In the inner ear, sensory hair cells use mechano-electrical transduction (MET) to convert mechanical forces into electrical signals, initiating the transmission of auditory and vestibular information. The correct targeting of MET pore forming transmembrane channel-like 1 (TMC1) protein to the tips of shorter stereocilia, the site of MET, as well as the proper function of MET channels rely on an alliance of multiple proteins that assemble the MET channel complex1,2. One of the components of the MET channel complex is the Lipoma HMGIC (high mobility group protein I-C, now known as HMGA2) fusion partner-like (LHFPL5). LHFPL5, which was previously known as TMHS (tetraspan membrane protein of hair cell stereocilia) is necessary for proper MET channel function3. LHFPL5 is a four transmembrane segment protein from the superfamily of tetraspan proteins that includes the claudin tight junction proteins, gap junction proteins, peripheral myelin proteins, and ion channel auxiliary subunits4. Mutations in LHFPL5 may impair auditory and vestibular function in zebrafish, cause congenital hearing loss in hurry-scurry mice, and DFNB67 deafness in humans5–8.
The peak of expression of LHFPL5 in the murine inner ear is between P0 and P3 corresponding with the period of stereocilia formation and MET acquisition9,10. LHFPL5 is detected on the apical hair cell membrane and stereocilia of both inner and outer hair cells, and in hair cells of the vestibular maculae and cristae9,11. Immunogold labeling revealed that LHFPL5 is present in hair bundles at P0 with the expression level peak at about P310. LHFPL5 localizes to the tips of predominantly shorter stereocilia, the site of MET channels, and transiently to the kinocilium and lower shaft and ankle link areas10.

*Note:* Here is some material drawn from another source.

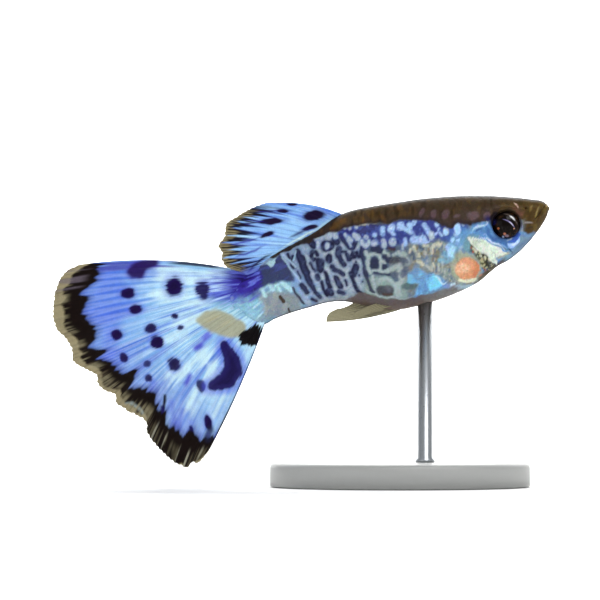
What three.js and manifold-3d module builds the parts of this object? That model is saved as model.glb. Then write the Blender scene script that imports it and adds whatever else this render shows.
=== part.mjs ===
// A fancy guppy, the long-finned show male, as a still, life-size model on a plain display stand.
// Millimetres, +Z up. The head points to +X, and the fish's right side faces -Y.
// The origin is the middle of the flat underside of the stand's base.
// The body is a loft of upright sections from the snout to the tail root, parted into head,
// lower jaw, gill covers, trunk and tail. Each fin is a thin plate whose rays are ridges.
import * as THREE from "three";
import Module from "manifold-3d";

const wasm = await Module();
wasm.setup();

// Driving sizes
const GAP = 0.3; // clearance that touching pieces keep
const SNOUT_X = 14.86; // the tip of the snout, from the stand's middle
const BACK_Z = 29.12; // the top of the back above the floor
const EYE = { x: 10.55, z: 26.2, radius: 1.45, thick: 0.92, y: 1.66 };
const NECK_STATION = 9.7; // where the head ends, as a place along SECTIONS
const VENT_STATION = 14.05; // where the trunk ends and the tail begins
const FIN_HALF = 0.27; // half the thickness of a fin's membrane at its root
const RAY_HALF = 0.38; // half the thickness over a fin ray at its root
const BASE = { halfLength: 13, halfDepth: 9, height: 2.5, chamfer: 0.5 };
const ROD = { x: 2.5, radius: 0.75, top: 19.4 };

// Sections from the snout to the tail root. back and belly are [x, z] on the midline, wide is the
// half width, high is the share of the depth at which the section is widest, and roundBack and
// roundBelly are superellipse powers: 2 is an ellipse, more is boxier.
const section = (back, belly, wide, high, roundBack, roundBelly) => ({
  back,
  belly,
  wide,
  high,
  roundBack,
  roundBelly,
});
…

Initially, LHFPL5 was thought to be involved in the formation of hair cell stereocilia and hair bundle morphogenesis due to its spatial and temporal expression pattern. However, co-immunoprecipitation experiments and structural studies found that LHFPL5 interacts with another MET channel complex component protocadherin-15 (PCDH15)3,12, pointing out to a role in MET for LHFPL5. Interestingly, LHFPL5 fails to localize to the plasma membrane of cultured cells and to the stereocilia tips in the absence PCDH153,10, suggesting that the formation of an LHFPL5-PCDH15 complex is necessary for proper LHFPL5 localization. PCDH15 contains a single transmembrane helix and its intracellular C-terminus interacts with the N-terminus of TMC112,13. Earlier reports demonstrated no evidence for co-immunoprecipitation of LHFPL5 by TMC114, but a more recent study detected an interaction between the two proteins using co-immunoprecipitation experiments in heterologous expression systems15. It is possible that LHFPL5 may stabilize the interaction between PCDH15 and TMC1; in the absence of TMC1, PCDH15 and LHFPL5 are still targeted to stereocilia3, while pathogenic mutations of PCDH15 or LHFPL5 affect targeting of TMC1 to the stereocilia14.

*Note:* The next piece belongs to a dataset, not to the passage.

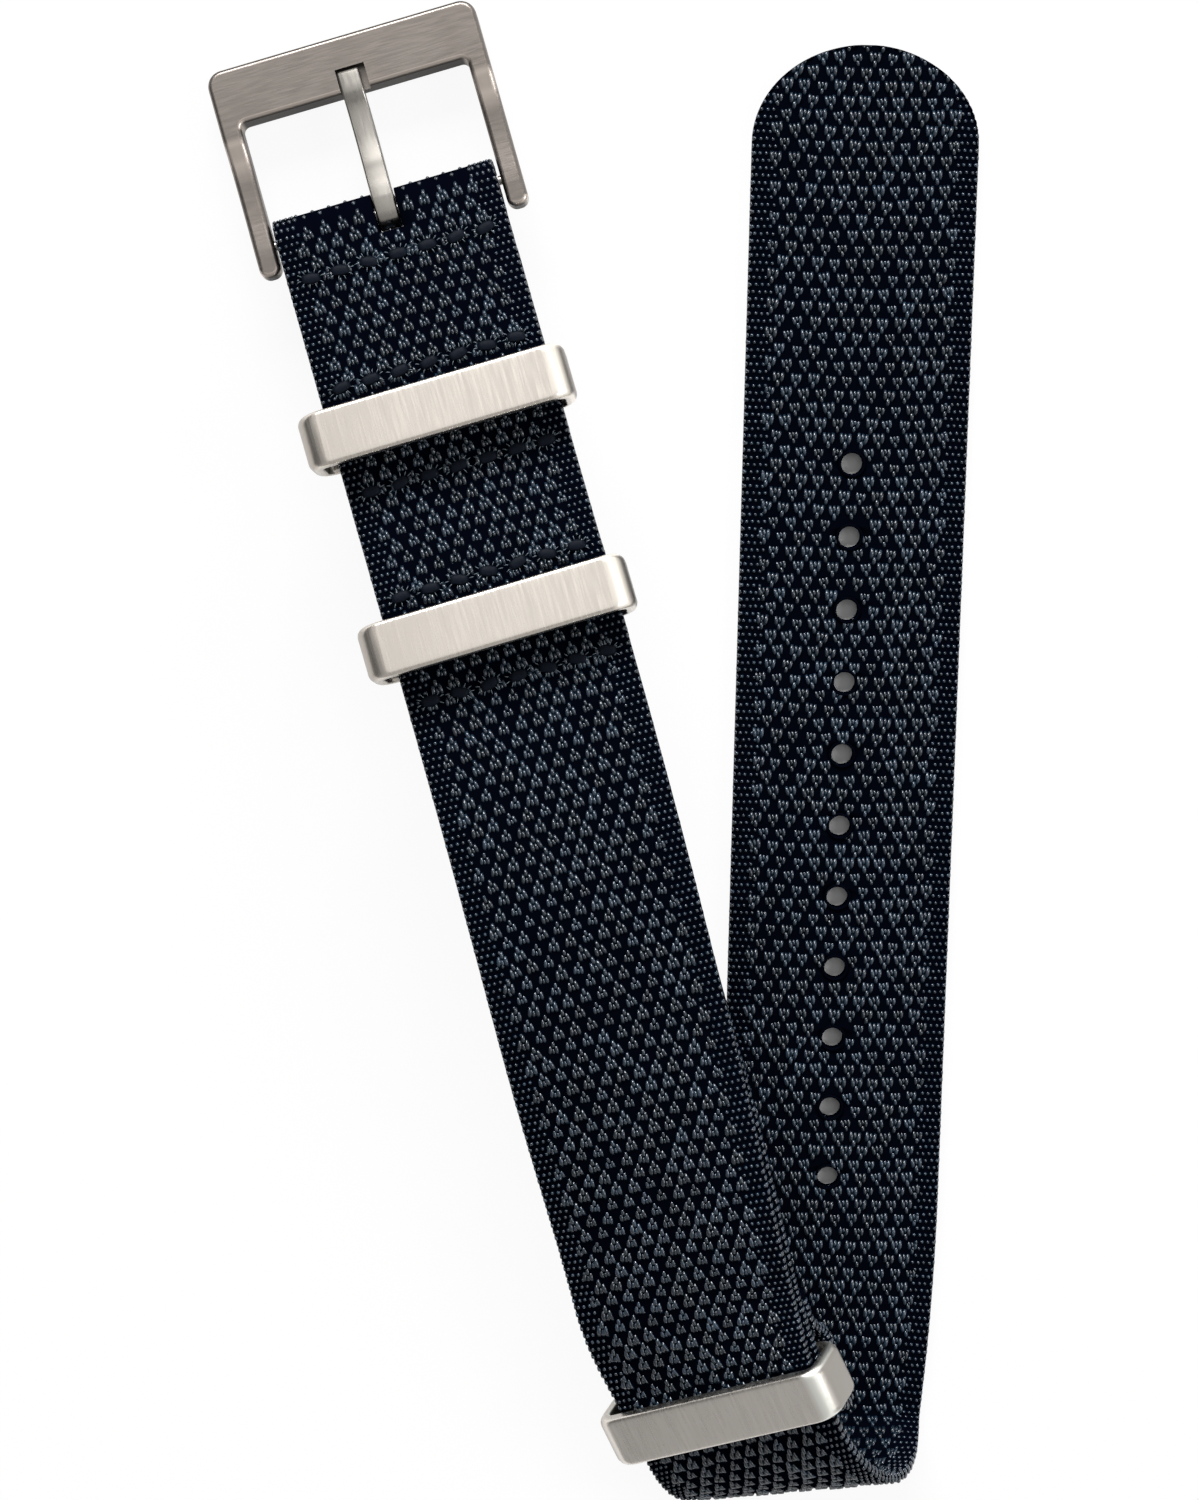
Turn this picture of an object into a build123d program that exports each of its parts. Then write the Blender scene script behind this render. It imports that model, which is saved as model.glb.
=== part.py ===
from build123d import *
import math
import os

# A pass-through watch strap as it lies on a table. X is to the right, Y runs towards the buckle
# end, Z is up. All lengths are in millimetres and all angles in degrees.

# Webbing
webbing_width = 20.0
webbing_thickness = 1.3
layer_gap = 0.05

# Route of the long webbing, measured along its front face from the top of the buckle fold
fold_to_upper = 20.3
upper_to_middle = 18.7
middle_to_crest = 32.0
crest_to_lean = 29.6
lean_to_end = 11.8
end_to_turn = 3.2
turn_length = 22.5
settle_length = 19.6
tail_straight_length = 94.6
tip_length = 8.5
route_x = -18.63
route_y = 51.7
walk_step = 0.5

# Fold round the spring bar
bar_diameter = 1.5
fold_clearance = 0.1
fold_back_length = 16.75
fold_close_length = 3.9
slot_width = 2.8
slot_front_clearance = 0.4
slot_back_clearance = 0.35

# Adjustment holes in the tail
hole_count = 11
hole_diameter = 2.0
hole_pitch = 6.5
hole_first_from_tip = 36.3
hole_row_offset = -0.25

# Keepers
keeper_length = 4.8
keeper_wall = 1.25
keeper_back_bar = 1.1
keeper_room = 3.85
keeper_side_clearance = 0.55
keeper_outer_radius = 1.5
keeper_inner_radius = 0.5
keeper_edge_radius = 0.2
keeper_side_shift = -0.35
end_keeper_side_shift = -0.3
pocket_clearance = 0.3
loop_clearance = 0.45
pocket_slope_length = 2.6
end_front_clearance = 0.3

# Short webbing
short_start = 8.0
short_sag = 1.6
loop_close_length = 2.8
loop_end_overlap = 3.2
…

LHFPL5, thus, resembles other ion channel regulatory subunits such as the TARPs of AMPA receptors that facilitate channel transport and regulate the properties of pore-forming channel subunits, but the LHFPL5 function remains unknown16.

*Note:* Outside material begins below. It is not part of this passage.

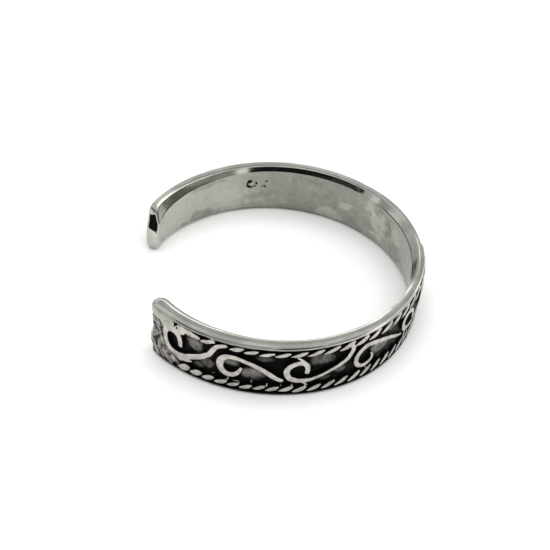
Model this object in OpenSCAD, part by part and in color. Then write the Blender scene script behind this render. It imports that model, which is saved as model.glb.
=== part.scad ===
// Open toe ring: a plain polished shank with a soldered ornamental layer on one half.
// The ring lies on its side. Z is the ring's axis, z = 0 is half the band's width,
// and the opening between the two tips faces -X. Angles run from +X towards +Y.

/* [Band] */
// Inner diameter, which is the toe size (mm)
bore_d = 15.5; // [14:0.25:19]
// Width of the band along the ring's axis (mm)
band_w = 3.55; // [3:0.05:5]
// Width at the plain tip, to which the shank tapers (mm)
far_w = 3.2; // [2.8:0.05:3.5]
// Thickness of the plain shank (mm)
wall = 0.68; // [0.6:0.02:1.2]
// Thickness at the ornamented tip, over the lips (mm)
near_wall = 1.03; // [0.8:0.01:1.4]
// Angle of the opening between the tips (degrees)
gap_angle = 59; // [40:1:90]

/* [Rims] */
// Width of the bevel between the inner wall and the rim's flat (mm)
bevel_w = 0.28; // [0.2:0.01:0.3]
// Height of that bevel along the axis (mm)
bevel_h = 0.43; // [0.3:0.01:0.5]
// Angle at which the bevel leaves the inner wall (degrees)
crease_angle = 20; // [10:1:28]
// Width of the flat on each rim, on which the ring rests (mm)
rim_flat = 0.14; // [0.08:0.01:0.2]
// Height of the outer rounding on the plain shank (mm)
plain_round_h = 0.37; // [0.2:0.01:0.5]
// Height of the outer rounding over the ornamental layer (mm)
lip_round_h = 0.2; // [0.1:0.01:0.22]

/* [Tips] */
// Length over which each tip is rounded off (mm)
tip_round = 0.38; // [0.2:0.02:0.6]
// Rounding of the tip's inner and outer edge (mm)
tip_edge = 0.2; // [0.1:0.01:0.25]
// Rounding of the tip's upper and lower corner (mm)
tip_corner = 0.42; // [0.2:0.02:0.8]
// How far the ornamented tip's lower end stands back from its upper end (mm)
tip_lean = 0.3; // [0:0.05:0.6]

/* [Ornamental layer] */
// Angle at which the layer ends in a small step (degrees)
layer_end = 4; // [-20:1:20]
// Depth of the layer's ground below its lips (mm)
sink = 0.15; // [0.08:0.01:0.3]
// Width of each lip's outer face (mm)
lip_w = 0.07; // [0.04:0.01:0.15]
// Height of the ropes and scrolls over the sunk ground (mm)
relief_h = 0.2; // [0.12:0.01:0.4]
// Depth to which the relief is rooted in the band (mm)
root = 0.12; // [0.08:0.01:0.25]

/* [Rope borders] */
// Width of a rope strand's lump across the rope (mm)
lump_w = 0.31; // [0.2:0.01:0.5]
// Length of a lump along the rope (mm)
lump_l = 0.7; // [0.4:0.02:1]
// Slant of the lumps to the rope (degrees)
lump_slant = 20; // [0:1:40]
// Distance between the lumps of the upper rope (mm)
upper_pitch = 0.9; // [0.75:0.01:1.4]
// Distance between the lumps of the lower rope (mm)
lower_pitch = 0.78; // [0.75:0.01:1.4]
// Clear ground between a lip and the rope beside it (mm)
rope_gap = 0.03; // [0:0.01:0.1]

/* [Scrolls] */
// Width of a scroll's wire at its head (mm)
head_w = 0.33; // [0.2:0.01:0.45]
// Width of a scroll's wire at its end (mm)
tail_w = 0.25; // [0.15:0.01:0.35]
// Angle from the opening's tip to the first scroll (degrees)
first_scroll = 8.7; // [6:0.1:14]
// Angle that the last scroll's short tail takes before the step (degrees)
last_scroll = 16.8; // [12:0.1:20]

/* [Hidden] */

// Each section of the band is sampled this finely
section_step = 5;
bevel_steps = 4;
round_steps = 4;
tip_steps = 4;
// The band's raw inner side lies this far inside the bore that cuts it
bore_allowance = 0.12;

bore_r = bore_d / 2;
shank_r = bore_r + wall;
half_w = band_w / 2;
tip_a = 180 - gap_angle / 2;
rim_in_r = bore_r + bevel_w;
rim_out_r = rim_in_r + rim_flat;
// The layer's end ramps down over this angle
step_ramp = 1;
// Share of the ground's depth by which a lip's inner side leans
lip_lean = 0.25;
mm_per_degree = shank_r * PI / 180;
tip_round_a = tip_round / mm_per_degree;
// The lean of the ornamented tip fades out over this angle
lean_fade = 15;

// Heights of the layer's parts along the axis
lip_edge_z = half_w - lip_round_h - lip_w;
lump_half_h = (lump_w * cos(lump_slant) + lump_l * sin(lump_slant) * 0.42) / 2;
rope_z = lip_edge_z - rope_gap - lump_half_h;
field_z = rope_z - lump_half_h;

// Sections of the band, in order of angle: [angle, share of the layer, share of the full section]
DEG = 0;
LAYER = 1;
FULL = 2;

function steps(from, to, size) = max(1, ceil((to - from) / size));
function spread(from, to, size) =
    let (n = steps(from, to, size)) [for (i = [1:n]) from + (to - from) * i / n];
function tip_place(i) = tip_round_a * (1 - cos(90 * i / tip_steps));
function tip_share(i) = sin(90 * i / tip_steps);

near_start = -tip_a + tip_round_a;
far_start = tip_a - tip_round_a;
SECTIONS = concat(
    [for (i = [0:tip_steps]) [-tip_a + tip_place(i), 1, tip_share(i)]],
    [for (a = spread(near_start, layer_end - step_ramp, section_step)) [a, 1, 1]],
    [[layer_end, 0, 1]],
    [for (a = spread(layer_end, far_start, section_step)) [a, 0, 1]],
    [for (i = [tip_steps - 1:-1:0]) [tip_a - tip_place(i), 0, tip_share(i)]]
);

function mix(from, to, share) = from + (to - from) * share;
// The upper rim sinks towards the plain tip, ever faster
function rim_z(a) = half_w - (band_w - far_w) * pow((a + tip_a) / (2 * tip_a), 2);
// The band thickens towards the ornamented tip, ever faster
function outer_r(a) = shank_r + (near_wall - wall) * pow(max(0, (layer_end - a) / (layer_end + tip_a)), 2);
function ground_r(a) = outer_r(a) - sink;
// Angle by which a point of the band near the ornamented tip is set back
function lean_a(a, z) = tip_lean / mm_per_degree * (half_w - z) / band_w * max(0, 1 - (a + tip_a) / lean_fade);

// Half a section's outline above z = 0, from the inner wall to the outer one, as [radius, z].
// layer runs from 0 on the plain shank to 1 on the ornamental layer.
function half_outline(a, top, layer) =
    let (
        bevel_reach = bevel_h * tan(crease_angle),
        round_h = mix(plain_round_h, lip_round_h, layer),
        round_w = outer_r(a) - rim_out_r,
        inner_z = top - bevel_h - bore_allowance / tan(crease_angle),
        plain_z = top - round_h
    )
    concat(
        [[bore_r - bore_allowance, inner_z]],
        [for (i = [1:bevel_steps]) let (t = i / bevel_steps)
            [bore_r + 2 * t * (1 - t) * bevel_reach + t * t * bevel_w, top - bevel_h * (1 - t) * (1 - t)]],
        [for (i = [0:round_steps]) let (t = 90 * i / round_steps)
            [rim_out_r + round_w * sin(t), top - round_h * (1 - cos(t))]],
        [
            [outer_r(a), plain_z - lip_w],
            [outer_r(a) - sink * layer, plain_z - lip_w - sink * lip_lean]
        ]
    );

// A whole section's outline: the upper half, then the lower half back to the inner wall
function outline(a, layer) =
    let (
        upper = half_outline(a, rim_z(a), layer),
        lower = half_outline(a, half_w, layer)
    )
    concat(upper, [for (i = [len(lower) - 1:-1:0]) [lower[i][0], -lower[i][1]]]);

// Rounds a tip's section: it shrinks towards the middle of the wall as share falls from 1 to 0
function rounded(points, share, a) =
    let (
        mid_r = (bore_r + outer_r(a)) / 2,
        mid_z = (rim_z(a) - half_w) / 2,
        in_r = (outer_r(a) - bore_r) / 2,
        in_z = (rim_z(a) + half_w) / 2,
        k_r = 1 - tip_edge / in_r * (1 - share),
        k_z = 1 - tip_corner / in_z * (1 - share)
    )
    share == 1 ? points : [for (p = points)
        [mid_r + (max(p[0], bore_r) - mid_r) * k_r, mid_z + (p[1] - mid_z) * k_z]];

function round_point(a, p) = [p[0] * cos(a), p[0] * sin(a), p[1]];

// Faces of a closed sweep of rings with the same number of points each, whose points run
// clockwise when looked at from the sweep's end
function sweep_faces(rings, sides) = concat(
    [for (i = [0:rings - 2]) for (j = [0:sides - 1])
        let (k = (j + 1) % sides) [i * sides + j, (i + 1) * sides + k, i * sides + k]],
    [for (i = [0:rings - 2]) for (j = [0:sides - 1])
        let (k = (j + 1) % sides) [i * sides + j, (i + 1) * sides + j, (i + 1) * sides + k]],
    [[for (j = [0:sides - 1]) j]],
    [[for (j = [sides - 1:-1:0]) (rings - 1) * sides + j]]
);

// A point of the relief: x along the layer from angle a (mm), z along the axis, h over the ground
function relief_point(a, x, z, h) =
    let (at = a + x / mm_per_degree) round_point(at, [ground_r(at) + h, z]);

// The band with its rims, tips and the layer's lips, before the bore is cut
module raw_band() {
    rings = [for (s = SECTIONS)
        [for (p = rounded(outline(s[DEG], s[LAYER]), s[FULL], s[DEG]))
            round_point(s[DEG] + lean_a(s[DEG], p[1]), p)]];
    polyhedron(
        points = [for (ring = rings) for (p = ring) p],
        faces = sweep_faces(len(rings), len(rings[0]))
    );
}

// One lump of a rope: a low dome on a slanted oval, rooted in the band
DOME = [[-1, 1], [0.35, 1], [0.85, 0.72], [1, 0.3]];
DOME_H = 0;
DOME_R = 1;
lump_sides = 8;
module lump(a, z) {
    rings = [for (d = DOME) [for (j = [0:lump_sides - 1])
        let (
            t = 360 * (j + 0.5) / lump_sides,
            u = lump_l / 2 * d[DOME_R] * cos(t),
            v = lump_w / 2 * d[DOME_R] * sin(t),
            h = d[DOME_H] < 0 ? -root : relief_h * d[DOME_H]
        )
        relief_point(a, u * cos(lump_slant) - v * sin(lump_slant),
            z + u * sin(lump_slant) + v * cos(lump_slant), h)]];
    polyhedron(
        points = [for (ring = rings) for (p = ring) p],
        faces = sweep_faces(len(rings), lump_sides)
    );
}

// A row of lumps from the near tip to the layer's end
module rope(z, pitch) {
    first = -tip_a + (tip_round + lump_l) / mm_per_degree;
    last = layer_end - step_ramp - lump_l / mm_per_degree;
    n = floor((last - first) * mm_per_degree / pitch);
    for (i = [0:n]) lump(first + (last - first) * i / n, z);
}

// Scrolls: PLACE in pitches from the first, SIDE 1 hooks over the top and -1 is its mirror image.
// The tail bends towards TURN and stops at END: X in pitches from the head's left side,
// Z in shares of the field's half height.
PLACE = 0;
SIDE = 1;
TURN_X = 2;
TURN_Z = 3;
END_X = 4;
END_Z = 5;
SCROLLS = [
    [0.00,  1, 0.86, 0.15, 1.06, 1.18],
    [0.96, -1, 0.77, 0.15, 0.94, 0.58],
    [1.97,  1, 0.99, 0.25, 0.99, 1.20],
    [3.02, -1, 0.78, -0.10, 0.95, 0.15],
    [4.00,  1, 0.93, 0.20, 0.99, 1.12],
    [5.00, -1, 0.42, -0.50, 0.52, 0.10]
];
scroll_pitch_a = (layer_end + tip_a - first_scroll - last_scroll) / (len(SCROLLS) - 1);
scroll_pitch = scroll_pitch_a * mm_per_degree;
// The head is an oval, these shares of the pitch and of the field's half height
head_half_l = 0.155 * scroll_pitch;
head_half_h = 0.77 * field_z;
head_steps = 14;
tail_steps = 12;

// The wire's middle line as [x, z]: round the head from its tip, then along the tail
function bezier(a, b, c, d, t) =
    a * pow(1 - t, 3) + b * 3 * t * pow(1 - t, 2) + c * 3 * t * t * (1 - t) + d * pow(t, 3);
function scroll_line(s) = concat(
    [for (i = [0:head_steps]) let (t = 270 * i / head_steps)
        [head_half_l * (1 + cos(t)), head_half_h * sin(t)]],
    [for (i = [1:tail_steps])
        bezier([head_half_l, -head_half_h], [0.47 * scroll_pitch, -head_half_h],
            [s[TURN_X] * scroll_pitch, s[TURN_Z] * field_z],
            [s[END_X] * scroll_pitch, s[END_Z] * field_z], i / tail_steps)]
);

// Across the wire: places in half widths and heights in shares of the relief, the root first
WIRE = [[-1, -1], [-1, 0.4], [-0.55, 0.95], [0.55, 0.95], [1, 0.4], [1, -1]];

module scroll(s) {
    a = -tip_a + first_scroll + s[PLACE] * scroll_pitch_a;
    line = scroll_line(s);
    n = len(line);
    rings = [for (i = [0:n - 1])
        let (
            ahead = line[min(i + 1, n - 1)] - line[max(i - 1, 0)],
            side = [-ahead[1], ahead[0]] / norm(ahead),
            half = mix(head_w, tail_w, i / (n - 1)) / 2
        )
        [for (p = WIRE) let (q = line[i] + side * half * p[0])
            relief_point(a, q[0], s[SIDE] * q[1], p[1] < 0 ? -root : relief_h * p[1])]];
    faces = sweep_faces(n, len(WIRE));
    polyhedron(
        points = [for (ring = rings) for (p = ring) p],
        faces = s[SIDE] > 0 ? [for (f = faces) [for (i = [len(f) - 1:-1:0]) f[i]]] : faces
    );
}

// The whole ring is one soldered and cast piece of silver
module toe_ring() {
    color("silver") difference() {
        union() {
            raw_band();
            rope(rope_z, upper_pitch);
            rope(-rope_z, lower_pitch);
            for (s = SCROLLS) scroll(s);
        }
        cylinder(h = 2 * band_w, r = bore_r, center = true, $fn = 180);
    }
}

toe_ring();
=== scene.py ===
"""Look of an open toe ring in darkened sterling silver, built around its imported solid.

Millimetres and degrees are used for the ring's own sizes. Angles run from +X towards +Y, the
opening between the tips faces -X and z = 0 is half the band's width.
"""

import logging
import math
from dataclasses import dataclass
from enum import Enum
from typing import Any, NamedTuple, Sequence

import bpy
import numpy as np
from mathutils import Matrix, Vector


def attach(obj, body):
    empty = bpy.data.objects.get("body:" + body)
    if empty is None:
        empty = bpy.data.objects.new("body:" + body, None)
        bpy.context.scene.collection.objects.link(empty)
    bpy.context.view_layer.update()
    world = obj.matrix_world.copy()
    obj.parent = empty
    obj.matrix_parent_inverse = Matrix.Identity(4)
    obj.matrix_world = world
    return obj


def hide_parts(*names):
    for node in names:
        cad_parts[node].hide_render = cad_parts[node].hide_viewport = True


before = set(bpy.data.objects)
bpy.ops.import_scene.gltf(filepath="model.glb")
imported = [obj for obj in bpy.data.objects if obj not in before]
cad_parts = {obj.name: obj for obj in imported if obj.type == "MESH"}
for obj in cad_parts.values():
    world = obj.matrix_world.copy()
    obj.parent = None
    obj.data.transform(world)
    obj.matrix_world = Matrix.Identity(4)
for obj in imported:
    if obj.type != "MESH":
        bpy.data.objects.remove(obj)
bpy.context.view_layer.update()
RING_NODE = "toe_ring"
MM = 0.001
SEED = 31
SMOOTH = {"interpolation_type": "SMOOTHSTEP"}
COLOURS = {"data_type": "RGBA"}
# The painted shade, the stamp's stain and the dark patch on the plain tip's end begin to darken at the
# first of these values and are black at the second
SHADE_AND_STAIN_SPAN = (0.2, 0.8)

Array = np.ndarray
Tree = bpy.types.NodeTree
Socket = bpy.types.NodeSocket
Table = tuple[tuple[float, ...], ...]
log = logging.getLogger("toe_ring")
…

LHFPL5 expressed in cultured cells consistently fails to localize to the plasma membrane and is retained intracelularly3. The failure of LHFPL5 to traffic to the plasma membrane in a heterologous system is a major obstacle to identifying and studying the function of this protein. Interestingly, co-expression with PCDH15 has been shown to allow for plasma membrane expression of both proteins, LHFPL5 and PCDH153, suggesting that intracellular assembly of protein complexes may be indispensable for proper localization and function of these MET channel proteins.
Here we identified the LHFPL5 regions as responsible for its intracellular retention. We took advantage of the ability of Aquaporin 3-tGFP (AQP3-tGFP), which displays intense plasma membrane labeling in heterologous systems, to identify LHFPL5 sequences that prevent the plasma membrane localization of AQP3-tGFP. Using AQP3-tGFP based reporter (AGR), we identified two regions within LHFPL5 that preclude its expression at the plasma membrane of HEK293 cells: the extracellular loop 1 (ECL1) and transmembrane (TM) segment 4. Identifying the regions of LHFPL5 that preclude this protein from localizing to the plasma membrane will aid future studies aimed at reconstitution of the MET complex proteins at the plasma membrane in heterologous cells.